Die Basis-Sitze haben innen Mikrofaser und außen Tierhaut. Hier hätte man auch nachhaltig auf Kunstleder setzen können. Aber immerhin hat man innen die sportliche rutschfeste Unterlage, die auch im Sommer nicht so heiß und im Winter nicht so kalt wird. Von den optional verfügbaren Sitzoptionen raten wir daher ab. Denn ab der Prestige Edition sitzt man auf reiner Tierhaut. Eine kleine Ausnahme gibt es noch beim Nismo, wo die Sitzfläche ebenfalls mit Alcantara überzogen wird. Ansonsten sind die Sitze von der Form her sehr sportlich ausgerichtet und relativ eng. Für größere Menschen könnte jedoch eine nicht ganz so eingezwängte Sitzposition auf längeren Strecken angenehmer sein. Auf der Rückbank bleibt kaum Platz, das sind nur Notsitze. Der Kofferraum ist eine Art Loch mit einer sehr hohen Ladekante, bietet aber durchaus Platz für eine Reise zu zweit.

Zur Serienausstattung zählt auch ein 8 Zoll großer Touchscreen in der Mittelkonsole, über den man das Infotainmentsystem bedienen kann. Ebenso sind DAB, Bluetooth und eine Rückfahrkamera mit an Bord. Die Software des Infotainment-Systems ist jedoch in der Darstellung veraltet und langsam.

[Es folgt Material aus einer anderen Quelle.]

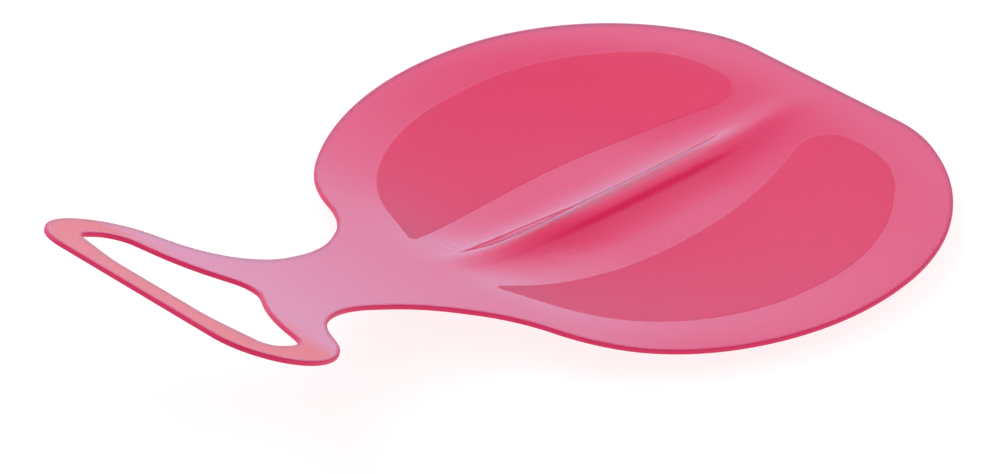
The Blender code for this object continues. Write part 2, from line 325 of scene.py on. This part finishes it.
def ridge_height(x, y, height):
    """Height of the ridge over the dish, for a face that lies this high over the sheet's upper face."""
    depth = neck_rise(y) - dish_height(x, y)
    fall = CREST_FALL * (1 - math.exp(-soft_ramp(y - CREST_LEVEL_Y, CREST_SOFTNESS) / CREST_FALL_LENGTH))
    least = RIDGE_LEAST * depth
    ridge = least + soft_ramp(depth - CREST_DEPTH - fall - least, RIDGE_SOFTNESS)
    roundness = ROUND_AT_FRONT * (1 - smooth_step(y, FRONT_ENDS)) + smooth_step(y, TAIL_ENDS)
    # The lower face follows the wall at the sheet's thickness, so its own wall stands further in.
    wall_angle = math.atan(math.tan(WALL_ANGLE) * (1 - roundness) * ridge / SECTION_HEIGHT)
    across = max(0, abs(x) - height * math.tan(wall_angle / 2))
    return ridge * (walled_share(across) * (1 - roundness) + round_share(across) * roundness)


def lay_over(place):
    """The place in the moulding of a point of the flat blank."""
    x, y, height = place
    step = SLOPE_STEP
    slope_x = (dish_height(x + step, y) - dish_height(x - step, y)) / (2 * step)
    slope_y = (dish_height(x, y + step) - dish_height(x, y - step)) / (2 * step)
    normal = Vector((-slope_x, -slope_y, 1)).normalized()
    return Vector((x, y, dish_height(x, y) + ridge_height(x, y, height))) + normal * height


def build_sheet():
    bm = bmesh.new()
    bm.verts.layers.float.new("edge")
    bm.verts.layers.float.new("matt")
    rim_top, rim_foot = rounded_edge(bm, half_arcs(OUTLINE))
    opening_top, opening_foot = rounded_edge(bm, half_arcs(OPENING))
    zone_foot, zone_top = seat_border(bm)

    bands = set(bm.faces)
    upper = rim_top + opening_top + middle_edges(bm, rim_top, opening_top) + zone_foot
    lower = rim_foot + opening_foot + middle_edges(bm, rim_foot, opening_foot)
    filled = bmesh.ops.triangle_fill(
        bm, use_beauty=False, use_dissolve=False, edges=upper, normal=(0, 0, 1)
    )
    for edge in filled["geom"]:
        if isinstance(edge, bmesh.types.BMEdge) and len(edge.link_faces) == 2:
            edge.seam = True
    for edges in (zone_top, lower):
        bmesh.ops.contextual_create(bm, geom=edges)
    lengthways = range(1, int(2 * HALF_LENGTH_REACH / CELL))
    cut_square(
        bm, [face for face in bm.faces if face not in bands], 1,
        [place * CELL - HALF_LENGTH_REACH for place in lengthways],
    )
    fine = [place * RIDGE_CELL for place in range(1, int(RIDGE_REACH / RIDGE_CELL) + 1)]
    coarse = range(1, int((HALF_WIDTH_REACH - fine[-1]) / CELL))
    cut_square(
        bm, [face for face in bm.faces if face not in bands], 0,
        fine + [fine[-1] + place * CELL for place in coarse],
    )
    bmesh.ops.dissolve_edges(bm, edges=[edge for edge in bm.edges if edge.seam], use_verts=True)

    matt = bm.verts.layers.float["matt"]
    for vert in bm.verts:
        vert[matt] = min(max(0, vert.co.z / (MATT_FROM * SEAT_RISE)), 1)
        vert.co = lay_over(vert.co)
        if abs(vert.co.x) < TOUCHING:
            vert.co.x = 0
    bmesh.ops.mirror(bm, geom=bm.verts[:] + bm.edges[:] + bm.faces[:], axis="X", merge_dist=TOUCHING)
    bmesh.ops.recalc_face_normals(bm, faces=bm.faces[:])
    bmesh.ops.triangulate(bm, faces=[face for face in bm.faces if len(face.verts) > 4])

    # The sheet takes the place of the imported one: the same middle, on the same floor.
    low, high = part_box("slider_sheet")
    ends = [vert.co.y for vert in bm.verts]
    lowest = min(vert.co.z for vert in bm.verts)
    move = (0, (low[1] + high[1] - min(ends) - max(ends)) / 2, low[2] - lowest)
    bmesh.ops.translate(bm, verts=bm.verts[:], vec=move)
    for face in bm.faces:
        face.smooth = True
    mesh = bpy.data.meshes.new("slider")
    bm.to_mesh(mesh)
    bm.free()
    return mesh


slider = bpy.data.objects.new("slider", build_sheet())
bpy.context.scene.collection.objects.link(slider)
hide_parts("slider_sheet")
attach(slider, "root")


# Plastic. A clear plastic dyed pink: light that passes through the wall takes the colour, and some of it is
# scattered inside. The polished faces reflect what stands round. The edges' glow is painted: the edge band
# is opaque and painted crimson, in place of light guided along the wall. The etched seat zones are duller
# and deeper.
BODY_TINT = (0.97, 0.09, 0.28, 1)
ZONE_TINT = (1.0, 0.008, 0.19, 1)
# Painted glow: the edge band's opaque crimson stands in for light guided along the wall and out at its
# edge.
PAINTED_EDGE_GLOW = (0.8, 0.013, 0.12, 1)
DYE_COLOUR = (0.96, 0.0, 0.475, 1)
DYE_DENSITY = 584
IOR = 1.49
CLEARNESS = 0.65
POLISHED = 0.06
ETCHED = 0.46
EDGE_ROUGHNESS = 0.5
WAVES = 24
WAVE_HEIGHT = 0.00012
GRAIN = 900
GRAIN_HEIGHT = 0.000004

plastic = bpy.data.materials.new("clear_pink_plastic")
plastic.use_nodes = True
nodes = plastic.node_tree.nodes
links = plastic.node_tree.links
shader = nodes["Principled BSDF"]
shader.inputs["IOR"].default_value = IOR
zone = nodes.new("ShaderNodeAttribute")
zone.attribute_name = "matt"
edge = nodes.new("ShaderNodeAttribute")
edge.attribute_name = "edge"


def ranged(value, first, last):
    """A value that goes from the first to the last while the given one goes from 0 to 1."""
    step = nodes.new("ShaderNodeMapRange")
    step.inputs["To Min"].default_value = first
    step.inputs["To Max"].default_value = last
    links.new(value, step.inputs["Value"])
    return step.outputs["Result"]


def blended(factor, first, second):
    """A colour that goes from the first to the second, each a colour or a socket of the same nodes."""
    mix = nodes.new("ShaderNodeMix")
    mix.data_type = "RGBA"
    links.new(factor, mix.inputs["Factor"])
    for name, colour in (("A", first), ("B", second)):
        if isinstance(colour, tuple):
            mix.inputs[name].default_value = colour
        else:
            links.new(colour, mix.inputs[name])
    return mix.outputs["Result"]


def larger(first, second):
    """The larger of two sockets' values."""
    either = nodes.new("ShaderNodeMath")
    either.operation = "MAXIMUM"
    links.new(first, either.inputs[0])
    links.new(second, either.inputs[1])
    return either.outputs[0]


face_roughness = ranged(zone.outputs["Fac"], POLISHED, ETCHED)
edge_roughness = ranged(edge.outputs["Fac"], 0, EDGE_ROUGHNESS)
links.new(larger(face_roughness, edge_roughness), shader.inputs["Roughness"])
# Painted glow: towards the edge the plastic turns opaque and takes the painted glow colour.
links.new(ranged(edge.outputs["Fac"], CLEARNESS, 0), shader.inputs["Transmission Weight"])
face_tint = blended(zone.outputs["Fac"], BODY_TINT, ZONE_TINT)
links.new(blended(edge.outputs["Fac"], face_tint, PAINTED_EDGE_GLOW), shader.inputs["Base Color"])
place = nodes.new("ShaderNodeTexCoord")
normal = None
for scale, height in ((WAVES, WAVE_HEIGHT), (GRAIN, GRAIN_HEIGHT)):
    noise = nodes.new("ShaderNodeTexNoise")
    noise.inputs["Scale"].default_value = scale
    links.new(place.outputs["Object"], noise.inputs["Vector"])
    bump = nodes.new("ShaderNodeBump")
    bump.inputs["Distance"].default_value = height
    links.new(noise.outputs["Fac"], bump.inputs["Height"])
    if normal:
        links.new(normal, bump.inputs["Normal"])
    normal = bump.outputs["Normal"]
links.new(normal, shader.inputs["Normal"])
dye = nodes.new("ShaderNodeVolumeAbsorption")
dye.inputs["Color"].default_value = DYE_COLOUR
dye.inputs["Density"].default_value = DYE_DENSITY
links.new(dye.outputs["Volume"], nodes["Material Output"].inputs["Volume"])
slider.data.materials.append(plastic)


# Floor. A plain pale sweep that the slider lies on: white, with the slider's own soft shadow, and white
# again where it is seen through the plastic or mirrored in it.
FLOOR_HALF_SIZE = 4
FLOOR_GLOW = 0.84
FLOOR_PAINT = 0.25

bm = bmesh.new()
bmesh.ops.create_grid(bm, x_segments=1, y_segments=1, size=FLOOR_HALF_SIZE)
floor_mesh = bpy.data.meshes.new("floor")
bm.to_mesh(floor_mesh)
bm.free()
floor = bpy.data.objects.new("floor", floor_mesh)
bpy.context.scene.collection.objects.link(floor)

paint = bpy.data.materials.new("floor_paint")
paint.use_nodes = True
nodes = paint.node_tree.nodes
links = paint.node_tree.links
nodes.remove(nodes["Principled BSDF"])
matt_paint = nodes.new("ShaderNodeBsdfDiffuse")
matt_paint.inputs["Color"].default_value = (FLOOR_PAINT, FLOOR_PAINT, FLOOR_PAINT, 1)
glow = nodes.new("ShaderNodeEmission")
glow.inputs["Strength"].default_value = FLOOR_GLOW
both = nodes.new("ShaderNodeAddShader")
links.new(matt_paint.outputs["BSDF"], both.inputs[0])
links.new(glow.outputs["Emission"], both.inputs[1])
white = nodes.new("ShaderNodeEmission")
rays = nodes.new("ShaderNodeLightPath")
clear_or_glossy = larger(rays.outputs["Is Transmission Ray"], rays.outputs["Is Glossy Ray"])
seen = nodes.new("ShaderNodeMixShader")
links.new(clear_or_glossy, seen.inputs["Fac"])
links.new(both.outputs["Shader"], seen.inputs[1])
links.new(white.outputs["Emission"], seen.inputs[2])
links.new(seen.outputs["Shader"], nodes["Material Output"].inputs["Surface"])
floor_mesh.materials.append(paint)


# Light. A white studio for the eye and through the plastic. What the plastic mirrors is a bright cool wall
# behind the slider, a dimmer ceiling and a dark side to the right. One large soft box to the left shades
# the ridge.
WHITE = (1.0, 1.0, 1.0, 1.0)
STUDIO = (0.6, 0.6, 0.6, 1)
WALL_LIGHT = (0.7, 1.45, 1.95, 1)
CEILING_LIGHT = (0.35, 0.55, 0.75, 1)
DARK_SIDE = (0.03, 0.03, 0.04, 1)
WALL_SIDE = (-0.72, 0.69, 0)
DARK_TO = -0.05
LIGHT_FROM = 0.6
CEILING_FROM = 0.5
CEILING_TO = 0.86
SOFT_BOX_SIDE = 1.8
SOFT_BOX_PLACE = Vector((-1.9, 0.1, 2.2))
SOFT_BOX_POWER = 33

world = bpy.data.worlds.new("studio")
bpy.context.scene.world = world
world.use_nodes = True
nodes = world.node_tree.nodes
links = world.node_tree.links
rays = nodes.new("ShaderNodeLightPath")
towards = nodes.new("ShaderNodeTexCoord")
axes = nodes.new("ShaderNodeSeparateXYZ")
links.new(towards.outputs["Generated"], axes.inputs["Vector"])
to_wall = nodes.new("ShaderNodeVectorMath")
to_wall.operation = "DOT_PRODUCT"
links.new(towards.outputs["Generated"], to_wall.inputs[0])
to_wall.inputs[1].default_value = WALL_SIDE


def soft_step(value, start, end):
    """Nought before the start and one past the end, with a soft rise between."""
    step = nodes.new("ShaderNodeMapRange")
    step.interpolation_type = "SMOOTHSTEP"
    step.inputs["From Min"].default_value = start
    step.inputs["From Max"].default_value = end
    links.new(value, step.inputs["Value"])
    return step.outputs["Result"]


ceiling = soft_step(axes.outputs["Z"], CEILING_FROM, CEILING_TO)
lit = soft_step(to_wall.outputs["Value"], DARK_TO, LIGHT_FROM)
mirrored = blended(lit, DARK_SIDE, blended(ceiling, WALL_LIGHT, CEILING_LIGHT))
studio = blended(rays.outputs["Is Glossy Ray"], STUDIO, mirrored)
seen = larger(rays.outputs["Is Camera Ray"], rays.outputs["Is Transmission Ray"])
links.new(blended(seen, studio, WHITE), nodes["Background"].inputs["Color"])
nodes["Background"].inputs["Strength"].default_value = 1

light = bpy.data.lights.new("soft_box", "AREA")
light.shape = "SQUARE"
light.size = SOFT_BOX_SIDE
light.energy = SOFT_BOX_POWER
soft_box = bpy.data.objects.new("soft_box", light)
facing_slider = SOFT_BOX_PLACE.to_track_quat("Z", "Y").to_matrix().to_4x4()
soft_box.matrix_world = Matrix.Translation(SOFT_BOX_PLACE) @ facing_slider
bpy.context.scene.collection.objects.link(soft_box)


# Camera, at the photograph's viewing angle: a long lens from the front right, looking down on the slider.
AZIMUTH = math.radians(46.4371)
ELEVATION = math.radians(31.7379)
DISTANCE = 3.3485
LENS = 202.97
SENSOR_WIDTH = 36
AIM = Vector((-0.00991, 0.00969, 0.01338))

back = Vector(
    (math.sin(AZIMUTH) * math.cos(ELEVATION), -math.cos(AZIMUTH) * math.cos(ELEVATION), math.sin(ELEVATION))
)
right = Vector((math.cos(AZIMUTH), math.sin(AZIMUTH), 0))
lens = bpy.data.cameras.new("camera")
lens.lens = LENS
lens.sensor_width = SENSOR_WIDTH
lens.sensor_fit = "HORIZONTAL"
camera = bpy.data.objects.new("camera", lens)
camera.matrix_world = Matrix.Translation(AIM + back * DISTANCE) @ Matrix(
    (right, back.cross(right), back)
).transposed().to_4x4()
bpy.context.scene.collection.objects.link(camera)
bpy.context.scene.camera = camera
bpy.context.scene.view_settings.view_transform = "Standard"

# Light that is caught inside the wall needs many turns to come out again.
MOST_TURNS = 24
MOST_TURNS_OF_A_KIND = 16
bpy.context.scene.cycles.max_bounces = MOST_TURNS
bpy.context.scene.cycles.glossy_bounces = MOST_TURNS_OF_A_KIND
bpy.context.scene.cycles.transmission_bounces = MOST_TURNS_OF_A_KIND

Des Weiteren soll eine neue serienmäßige Akustik-Windschutzscheibe Windgeräusche reduzieren und somit die Geräuschkulisse im Inneren verbessern. Aber auch die Active Noise Cancellation (ANC) und das Active Sound Enhancement (ASE) tragen zu einer besseren Akustik bei, vor allem beim Abspielen seiner eigenen Lieder über das Bose-Soundsystem. Während solche Features bei den meisten Herstellern auch in dieser Preiskategorie nur gegen Aufpreis erhältlich sind, sind alle genannten Features von Haus aus beim Nissan GT-R dabei. Des Weiteren erhält der Nissan GT-R serienmäßig DampTronic Stoßdämpfer von Bilstein, die sich elektronisch einstellen lassen.

Die meisten Sportwagen legen den Fokus eher auf Leistung denn auf Assistenzsysteme, und so ist es ebenfalls beim Nissan GT-R. Es werden lediglich „logisch“ nachvollziehbare Systeme serienmäßig verbaut, darunter ein Tempomat, Berganfahrhilfe und Stabilitätssensoren. Optional sind Einparkhilfen für die Front und für das Heck erhältlich. Man geht wohl davon aus, dass die Kundschaft nicht so viele Assistenzsysteme möchte.

Motoren

Wie bereits erwähnt, befinden sich 570 PS unter der Haube des Nissan GT-R Facelifts, im Detail schauen die Werte des Benziners wie folgt aus:

3.8 l, V6 Bi-Turbo, 570 PS, 11.8 l/100 km (kombiniert)
6-Gang-Doppelkupplungsgetriebe
Max. Geschwindigkeit: 315 km/h
0-100 km/h: 2,7 Sek. (Nismo: 2,5 Sek. mit 600 PS)

Man braucht diese Ziffern gar nicht mehr kommentieren, denn sie sprechen einfach für sich. Nur hier sollte deutlich gesagt werden, dass man diese Leistung (wenn überhaupt) gänzlich nur auf einer Rennstrecke ausprobieren sollte.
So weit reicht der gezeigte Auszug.